ざぱ

オッペンハイマーのざぱのネタバレレビュー・内容・結末

オッペンハイマー(2023年製作の映画)
3.8

このレビューはネタバレを含みます

忙しかった(ということにさせてもらいたい)こともあり、また内容を噛み締めてから感想を書こうと思った(ということに以下略)こともあり、鑑賞してから約1ヶ月半が経っての投稿になる。そのため、あらすじを調べながら鑑賞当時の感想を思い出す。

物語の始まり方、カラーのオッペンハイマー、モノクロのストローズ。ノーランらしいと言っていいのか、時間軸を色で区別させる描写。はじめはモノクロが過去から未来、カラーが未来から過去といったように進んでいって、それがぶつかるところに真相が見える的な流れかと思った。実際はいきなりオッペンハイマーも過去から振り返ったのでそうではなかった。とにかく史実を知らないと映像だけでは時間軸が読みづらい。そこを考えていると会話に追いつけない。ネタバレを恐れて予習をしなかった自分を後悔。

オッペンハイマーは超理論的な科学者だった。それは冒頭の実験を失敗するシーンや原爆を開発していく中で見てとれた。だが、そんな理論で詰めていくオッペンハイマーでも原爆開発後の影響を読むことはできなかった。理論上は爆弾として機能するはずだが連鎖反応によってとんでもない爆発が起きないか。しかしこれ以上犠牲を産まないために戦争は終わらせないといけない。トリニティ実験を行うまでもオッペンハイマーには葛藤があったはずだが、ドイツの降伏以降は戦争終結に振り切っていたように見えた。

日本への原爆投下後は言わずもがな、オッペンハイマーは自責の念に駆られる。トルーマンは、責められるのは落とす指示をした自分だと言っていたけれども、そうじゃないんだよな展が絶賛開催。大統領から見放されてしまう。怖い怖い。

本題のストローズとの原爆委員会追放うんぬんはロバートダウニーJr.がいい感じにいや〜な奴を演じてて流石助演男優賞だと思った。そして結局はオッペンハイマーの人望とケネディのダメ押しによりストローズの昇進が断たれる。科学者たちがオッペンハイマーを推し始める展開は物語の理解度あまり高くない自分でも熱くなった。アインシュタインの軽蔑もしっかり回収されてダブルでキモチエエ。

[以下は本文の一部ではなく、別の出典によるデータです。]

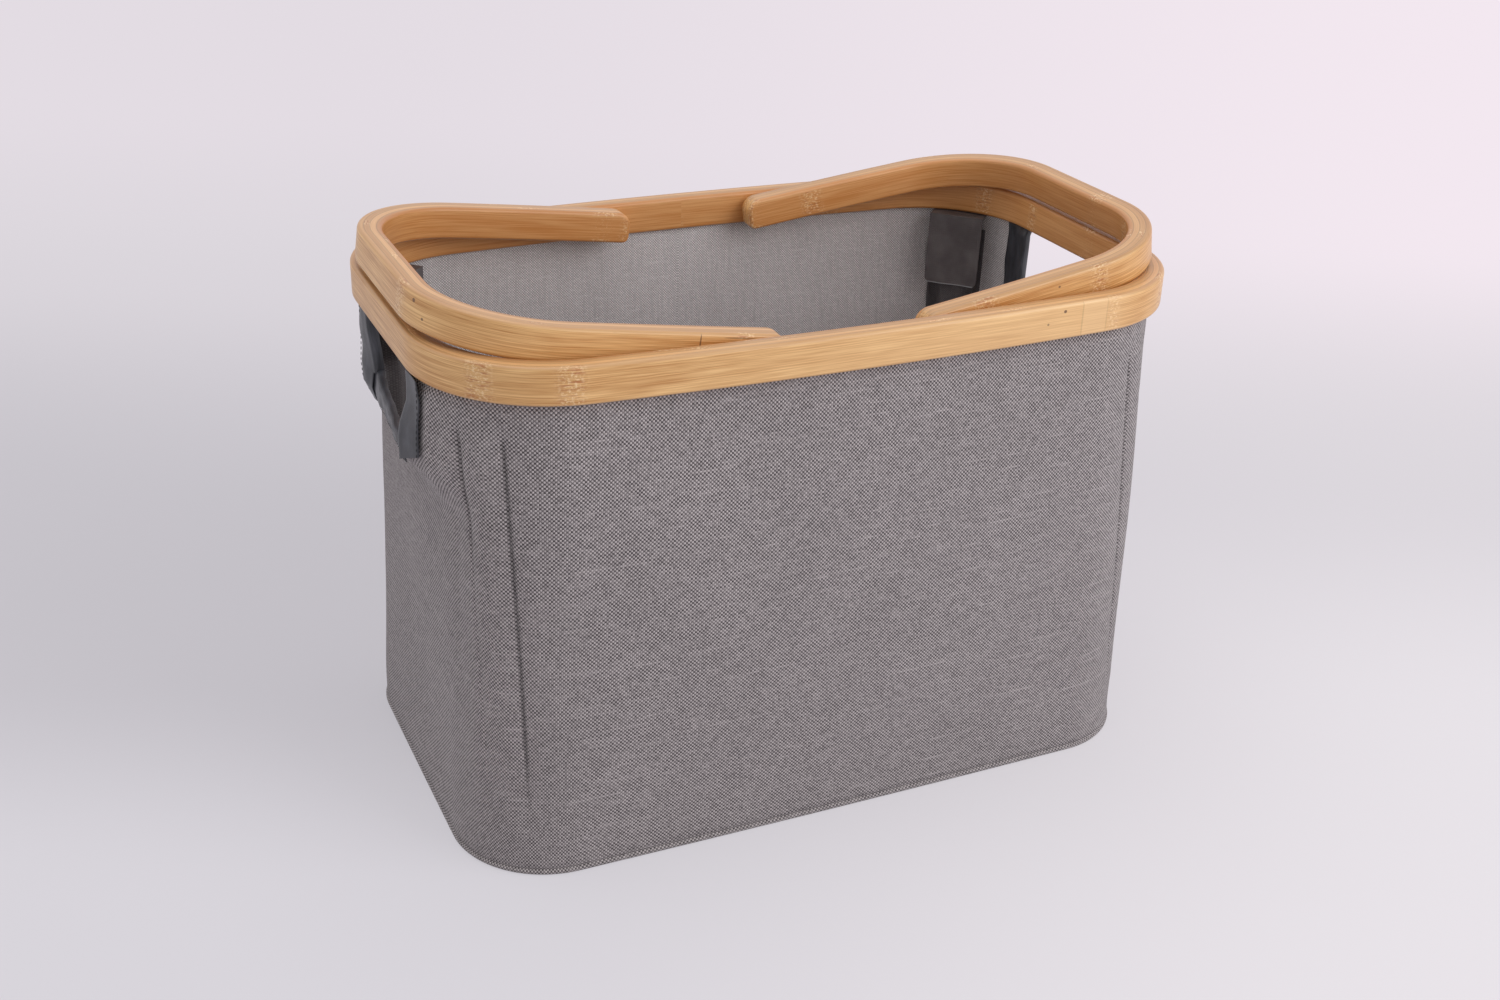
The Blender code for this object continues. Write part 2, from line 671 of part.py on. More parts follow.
def make_flap(corner, frame, hook_tape, loop_tape):
    """The sleeve's closing tab: a header sewn under the rim, the flap and the patch it grips."""
    patch_top = RIM_BOTTOM - PATCH_BELOW_RIM
    frame.slab("loop_patch_" + corner, PATCH_HALF_WIDTH, GAP, PATCH_THICKNESS,
               patch_top - PATCH_HEIGHT, patch_top, loop_tape)
    flap_top = RIM_BOTTOM - GAP
    from_front = PATCH_THICKNESS + 2 * GAP
    flap = frame.slab("flap_" + corner, FLAP_HALF_WIDTH, from_front, FLAP_THICKNESS,
                      flap_top - FLAP_HEIGHT, flap_top, hook_tape)
    t, r = frame.sleeve_front(flap_top)
    hinge_r = r - SLEEVE_THICKNESS - from_front - FLAP_THICKNESS / 2
    set_origin(flap, frame.point(t, hinge_r, flap_top))
    near = hinge_r + FLAP_THICKNESS / 2 + GAP
    lining_r = frame.lining_radius(flap_top) - LAYER_GAP
    far = math.sqrt(lining_r ** 2 - FLAP_HALF_WIDTH ** 2)
    loops = []
    for z in (flap_top - HEADER_THICKNESS, flap_top):
        loops.append([frame.point(t - FLAP_HALF_WIDTH, near, z),
                      frame.point(-FLAP_HALF_WIDTH, far, z),
                      frame.point(FLAP_HALF_WIDTH, far, z),
                      frame.point(t + FLAP_HALF_WIDTH, near, z)])
    loft("flap_header_" + corner, loops, hook_tape, smooth=False)


def cap_profile():
    """A domed end cap, drawn with its dome down and its dome's centre at the origin."""
    dome = []
    for k in range(DOME_STEPS + 1):
        angle = math.radians(90) * k / DOME_STEPS
        dome.append((CAP_RADIUS * math.sin(angle), -CAP_RADIUS * math.cos(angle)))
    dome[0] = (0, -CAP_RADIUS)
    return dome + [(CAP_RADIUS, CAP_SKIRT), (CAP_BORE_RADIUS, CAP_SKIRT), (CAP_BORE_RADIUS, 0), (0, 0)]


def make_rod(corner, frame, metal, plastic):
    """A tube with a cap on each end, carried by an empty at the middle of its lower dome."""
    foot = frame.rod_point(ROD_FOOT_Z)
    head = frame.rod_point(ROD_HEAD_Z)
    span = (head - foot).length
    pivot = bpy.data.objects.new("rod_foot_" + corner, None)
    pivot.location = foot
    pivot.rotation_mode = "QUATERNION"
    pivot.rotation_quaternion = (head - foot).to_track_quat("Z", "Y")
    bpy.context.scene.collection.objects.link(pivot)
    profile = [(ROD_BORE_RADIUS, GAP), (ROD_RADIUS, GAP),
               (ROD_RADIUS, span - GAP), (ROD_BORE_RADIUS, span - GAP)]
    rod = turned("support_rod_" + corner, profile, ROD_STEPS, metal, closed=True)
    foot_cap = turned("rod_foot_cap_" + corner, cap_profile(), ROD_STEPS, plastic, closed=False)
    head_cap = turned("rod_head_cap_" + corner, cap_profile(), ROD_STEPS, plastic, closed=False)
    head_cap.location = (0, 0, span)
    head_cap.rotation_euler = (math.pi, 0, 0)
    for piece in (rod, foot_cap, head_cap):
        piece.parent = pivot


def main():
    for obj in list(bpy.data.objects):
        bpy.data.objects.remove(obj)

    bamboo = finish("bamboo", (0.62, 0.40, 0.21), 0.45)
    grey_weave = finish("grey_weave", (0.235, 0.225, 0.222), 0.90)
    coated_weave = finish("coated_weave", (0.30, 0.29, 0.29), 0.55)
    sleeve_cloth = finish("sleeve_cloth", (0.060, 0.057, 0.060), 0.75)
    dark_tape = finish("dark_tape", (0.050, 0.055, 0.062), 0.50)
    hook_tape = finish("hook_tape", (0.045, 0.042, 0.043), 0.80)
    loop_tape = finish("loop_tape", (0.050, 0.048, 0.050), 0.95)
    board = finish("board", (0.45, 0.36, 0.26), 0.85)
    metal = finish("rod_metal", (0.62, 0.63, 0.64), 0.35, 1.0)
    plastic = finish("cap_plastic", (0.03, 0.03, 0.032), 0.50)
    steel = finish("pin_steel", (0.55, 0.55, 0.56), 0.30, 1.0)
    nylon = finish("washer_nylon", (0.75, 0.72, 0.66), 0.50)

    plate("bottom_panel", 0, BOTTOM_THICKNESS, BOTTOM_EDGE_RADIUS + BOTTOM_SEAM + GAP, grey_weave)
    plate("base_board", BOARD_BOTTOM, BOARD_TOP, BOTTOM_EDGE_RADIUS, board)
    floor_depth = LINING_INSET + LINING_EDGE_RADIUS + BOTTOM_SEAM + GAP
    plate("floor_lining", FLOOR_BOTTOM, FLOOR_TOP, floor_depth, coated_weave)
    shell = wall_layer("outer_shell", 0, SHELL_THICKNESS, BOTTOM_EDGE_RADIUS, 0, grey_weave)
    lining = wall_layer("lining", LINING_INSET, LINING_THICKNESS, LINING_EDGE_RADIUS,
                        FLOOR_BOTTOM, coated_weave)
    hole_cutter = make_hole_cutter()
    for layer in (shell, lining):
        cut(layer, hole_cutter)
    make_binding("hand_hole_binding_left", -1, dark_tape)
    make_binding("hand_hole_binding_right", 1, dark_tape)

    tape_levels = [(HEM_TOP + GAP, 0), (HEM_TOP + GAP + HEM_TAPE_HEIGHT, 0),
                   (HEM_TOP + GAP + HEM_TAPE_HEIGHT, WALL_DEPTH), (HEM_TOP + GAP, WALL_DEPTH)]
    loft("hem_tape", [wall_loop(z, depth) for z, depth in tape_levels], dark_tape, ring=True)
    make_rim(bamboo)
    make_handle("left_handle", -1, bamboo)
    make_handle("right_handle", 1, bamboo)

    for corner, (side, face) in CORNERS.items():
        make_pivot(corner, side, face, steel, nylon)
        frame = CornerFrame(side, face)
        make_sleeve(corner, frame, sleeve_cloth)
        make_rod(corner, frame, metal, plastic)
        make_flap(corner, frame, hook_tape, loop_tape)


main()
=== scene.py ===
import math

import bmesh
import bpy
import numpy as np
from mathutils import Matrix, Vector
from mathutils.bvhtree import BVHTree


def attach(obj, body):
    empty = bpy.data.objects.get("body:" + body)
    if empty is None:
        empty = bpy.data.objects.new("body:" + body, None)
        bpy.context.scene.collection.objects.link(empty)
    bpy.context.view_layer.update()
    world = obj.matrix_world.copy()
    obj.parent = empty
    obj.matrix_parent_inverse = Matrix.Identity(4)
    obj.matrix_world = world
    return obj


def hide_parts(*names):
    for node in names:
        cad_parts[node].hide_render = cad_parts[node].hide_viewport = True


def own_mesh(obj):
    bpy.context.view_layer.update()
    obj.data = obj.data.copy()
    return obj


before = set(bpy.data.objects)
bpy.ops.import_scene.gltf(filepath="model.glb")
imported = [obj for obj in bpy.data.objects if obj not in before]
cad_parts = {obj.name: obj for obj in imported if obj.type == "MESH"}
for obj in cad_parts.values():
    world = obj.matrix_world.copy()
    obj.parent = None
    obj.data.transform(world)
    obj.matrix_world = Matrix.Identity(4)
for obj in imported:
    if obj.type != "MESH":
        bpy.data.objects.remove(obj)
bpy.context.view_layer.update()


# Bottom: a panel of the grey cloth is sewn into the wall's curled edge. A stiff fibreboard lies
# on it, and a sheet of the coated cloth covers the board inside the basket.
base_length = 0.424
base_width = 0.257
base_side_bow = 0.0018
base_end_bow = 0.0003
base_corner_radius = 0.055
panel_inset = 0.0093
panel_thickness = 0.0009
floor_inset = 0.0026
floor_sheet_top = 0.0057
floor_sheet_thickness = 0.0007
floor_wave = 0.00035
cloth_light = (195, 186, 187)
cloth_dark = (76, 70, 72)
coat_light = (238, 232, 233)
coat_dark = (160, 154, 155)
board_light = (190, 164, 130)
board_dark = (150, 124, 96)
outer_thread_pitch = 0.0011
lining_thread_pitch = 0.00085


def mirrored(half):
    """A line that ends at an end's middle, and its mirror beyond that, as one."""
    return np.concatenate((half, half[-2::-1] * (1, -1)))


class BentOutline:
    """A closed line of bowed sides, bowed ends and round corners, walked from the middle of a side."""

    def __init__(self, length, width, side_bow, end_bow, corner_radius):
        self.side_radius = (length ** 2 / 4 + side_bow ** 2) / (2 * side_bow)
        self.end_radius = (width ** 2 / 4 + end_bow ** 2) / (2 * end_bow)
        self.corner_radius = corner_radius
        self.side_middle = np.array((0, width / 2 - self.side_radius))
        self.end_middle = np.array((length / 2 - self.end_radius, 0))
        side_reach = self.side_radius - corner_radius
        end_reach = self.end_radius - corner_radius
        between = self.end_middle - self.side_middle
        apart = np.hypot(*between)
        along = (side_reach ** 2 - end_reach ** 2 + apart ** 2) / (2 * apart)
        across = math.sqrt(side_reach ** 2 - along ** 2)
        square = np.array((-between[1], between[0])) / apart
        foot = self.side_middle + between * along / apart
        self.corner_middle = max((foot + square * across, foot - square * across), key=sum)
        self.side_turn = math.atan2(*(self.corner_middle - self.side_middle)[::-1])
        self.end_turn = math.atan2(*(self.corner_middle - self.end_middle)[::-1])

    def quarter(self, side_steps, corner_steps, end_steps, start_x=0):
        """One quarter's points, from start_x on a side to an end's middle, and their directions out."""
        first = math.acos((start_x - self.side_middle[0]) / self.side_radius)
        arcs = ((self.side_middle, self.side_radius, first, self.side_turn, side_steps),
                (self.corner_middle, self.corner_radius, self.side_turn, self.end_turn, corner_steps),
                (self.end_middle, self.end_radius, self.end_turn, 0, end_steps))
        points, outwards = [], []
        for middle, radius, begin, end, steps in arcs:
            turn = np.linspace(begin, end, steps + 1)[1 if points else 0:]
            outward = np.stack((np.cos(turn), np.sin(turn)), 1)
            points.append(middle + radius * outward)
            outwards.append(outward)
        return np.concatenate(points), np.concatenate(outwards)

    def around(self, side_steps, corner_steps, end_steps):
        """The whole line, clockwise from above, with its outward directions."""
        whole = []
        for part in self.quarter(side_steps, corner_steps, end_steps):
            right = mirrored(part)
            whole.append(np.concatenate((right, right[-2:0:-1] * (-1, 1))))
        return whole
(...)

最後に、原爆開発時に懸念されていた連鎖反応による大気炎上は理論(ニアゼロ)の通りに起きなかった。と思わせて、実際は開発成功によって世界中の科学者たちに火をつけて核開発競争が起きて、まさに連鎖反応しているよねってことなのかなと思った。

この映画はオッペンハイマーを悪者にするものではなく、かといって原爆を落としたアメリカにも大義があるわけでそれを咎めるのも違う。大事なのは起きてしまった連鎖反応の被害をどうやったら自分たちが抑えられるだろうかっていうのを投げかけられているような気がした。